On Tuesday, Gov. Patrick J. Quinn signed legislation that changes that.
Starting next year, 17-year-olds won't be tried as adults when they're charged with misdemeanors. Instead, they'll be tried in juvenile court and have access to rehabilitative services.
The new law doesn't change the age for felony offenses. But the law authorizes the creation of a task force to study raising adult felony jurisdiction from 17 to 18-years-old.
With the new law, Illinois joins 38 other states and the District of Columbia that consider 18 as the age of adult jurisdiction for misdemeanors.
''It's consistent with the majority position taken by most states in the country and internationally,'' said Diane C. Geraghty, director of the Loyola University Chicago School of Law Civitas ChildLaw Center.
''And it's very consistent with the emerging science regarding adolescent development as well as brain research that suggests there's a reason that we have set 18 as the age for voting, for example … the science supports the idea of creating that as the legal dividing line,'' Geraghty said.
Furthermore, Geraghty said, the change makes sense because ''the adult system is not designed to rehabilitate anybody. It's designed for punishment, oversight and deterrence.''
Essentially, the new law gives teenagers another year to screw up and avoid any potential consequences when they apply for a job or financial aid for college.
''We start from the premise that it's hard to find a 17-year-old who doesn't make a mistake,'' said Paula Wolff, senior executive at Chicago Metropolis 2020.

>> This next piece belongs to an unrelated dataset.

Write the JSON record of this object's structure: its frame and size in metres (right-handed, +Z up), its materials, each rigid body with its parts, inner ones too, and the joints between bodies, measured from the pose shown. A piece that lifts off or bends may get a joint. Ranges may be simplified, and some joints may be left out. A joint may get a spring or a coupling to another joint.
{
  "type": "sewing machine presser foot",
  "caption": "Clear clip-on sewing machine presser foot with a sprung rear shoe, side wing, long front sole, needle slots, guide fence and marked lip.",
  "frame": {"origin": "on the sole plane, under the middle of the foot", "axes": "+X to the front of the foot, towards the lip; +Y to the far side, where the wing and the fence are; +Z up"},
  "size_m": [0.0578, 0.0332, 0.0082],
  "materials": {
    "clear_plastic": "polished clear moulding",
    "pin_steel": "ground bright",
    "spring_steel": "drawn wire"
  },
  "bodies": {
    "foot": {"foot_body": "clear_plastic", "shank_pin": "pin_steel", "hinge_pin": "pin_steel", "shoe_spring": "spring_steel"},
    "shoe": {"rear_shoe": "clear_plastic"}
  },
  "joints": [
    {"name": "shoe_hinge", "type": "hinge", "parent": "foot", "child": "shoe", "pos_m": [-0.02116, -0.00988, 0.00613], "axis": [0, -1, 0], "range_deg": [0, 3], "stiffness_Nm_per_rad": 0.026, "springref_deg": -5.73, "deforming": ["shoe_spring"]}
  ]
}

''It's part of the way your brain develops. There's a capacity for self control that really doesn't develop until people are in their 20s, and even sometimes, scientists say, 25 is when the brain is fully developed,'' Wolff said.
For some teenagers, the misdemeanor charge stems from annual rituals such as high school pranks.
''By and large, these are very minor offenses, and they tend to be shoplifting, graffiti, trespassing to property.… They would still be held accountable for their actions and have to make restitution or community service, but they would have a clean record so they can keep moving forward with college, employment and the rest of their life,'' said Betsy Clarke, president of the Springfield-based Juvenile Justice Initiative.
The change also could help prevent crime because when teenagers are treated as adults in the justice system, they're more likely to become repeat offenders, Clarke said.
Research by the U.S. Centers for Disease Control and Prevention concluded that youths tried in adult court are 34 percent more likely to reoffend than youth tried in the juvenile court.
''We do see the terrible cost to communities when you can not clear up their records … that's when kids tend to turn to other options,'' Clarke said.
The task force that will study changing felony jurisdiction to 18-years-old is expected to present a report at the beginning of next year. Members of the Illinois Juvenile Jurisdiction Task Force will not be paid for their work, and they will be appointed by the governor, ranking lawmakers and criminal justice officials.